In one moment, they will say that "why" questions are irrelevant or meaningless because they are not scientific, and in the next moment they are saying--as Hawking now says--they can answer the "why" questions scientifically--that somehow if you can accumulate enough answers to the "what" or the "how" questions, you have the answer to a "why" question. But you can have all the answers to "what" or "how" questions you like, and they will never amount to the answer to a "why" question. It would be like saying you had accumulated enough dogs to amount to a tree, or that you had finally grown enough grass in your yard to constitute a cat.
Sir James Jeans, in his book Physics and Philosophy, pointed out:
The tools of science are observation and experiment; the tools of philosophy are discussion and contemplation. It is still for science to discover the patterns of events, and for philosophy to try to interpret it when found.Jeans identified three differences between physics and philosophy: differences of language, differences of idiom, and differences in method. They are different, and the difference makes a difference. Science can't refute philosophical ideas; it can only refute other scientific ideas--as his has done time and again and will doubtless continue to do.

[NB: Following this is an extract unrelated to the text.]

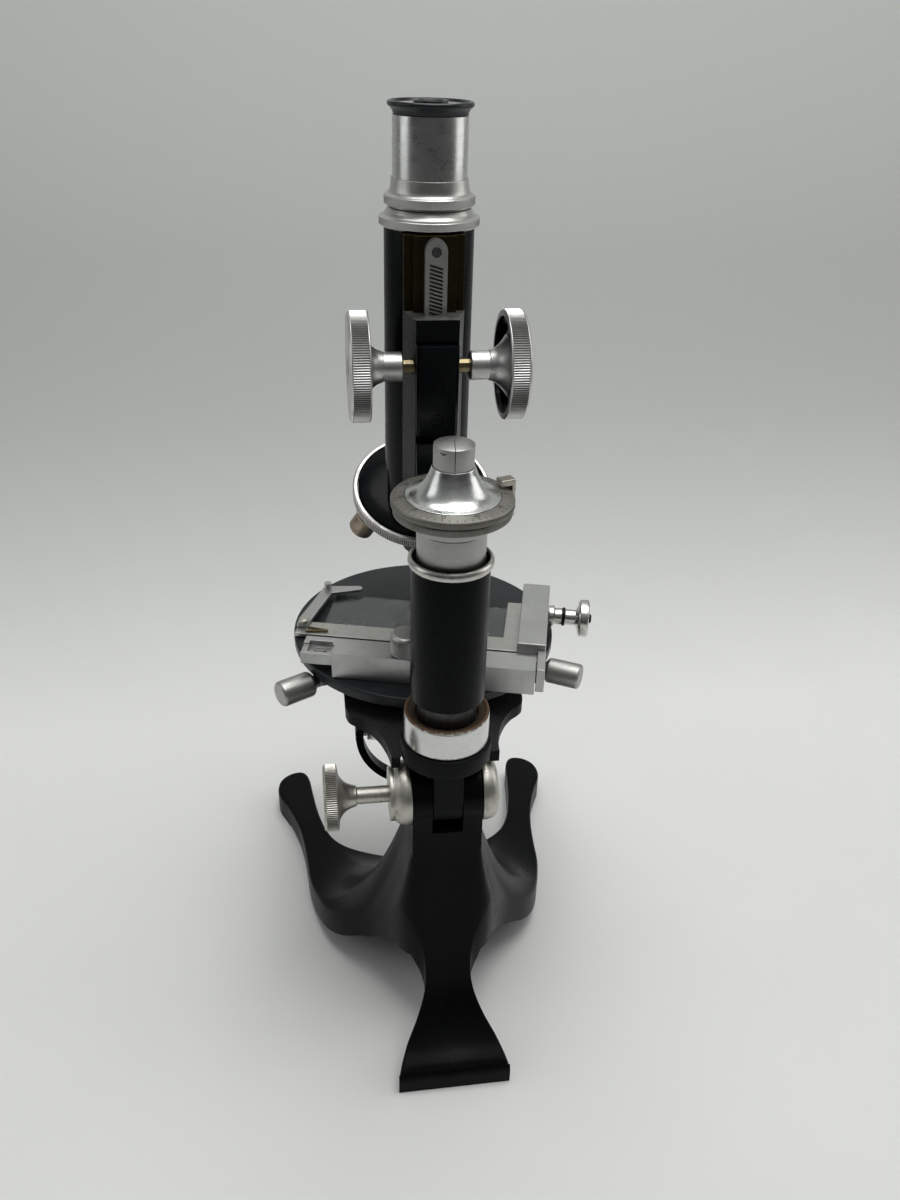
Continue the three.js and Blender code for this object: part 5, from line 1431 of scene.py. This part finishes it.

It's the kind of thing you would think a smart guy like Hawking would know.
1 comment:
If I'm not mistaken, it was Hawkins that once talked abou "God's mind", many physicists nowadays do, I think most of them see the universe as a pantheistic God, a "nature naturing" God and the only thing you need to answer in this situation is how this "naturing" works, the gears of the watch. They'll probably feel satisfied with this situation. I imagine that in the future it will be like this:
-we will either be a fish in an aquarium, we will have explored the entire aquarium and the properties of the aquarium itself an realized that this is all that is.
- or we will realize that we're a fish on an endless ocean, and that it's useless to swim at any side.
In both cases, the pantheists/spinozists/budhists will probably feel satisfied that they finnaly understood "the mind of God".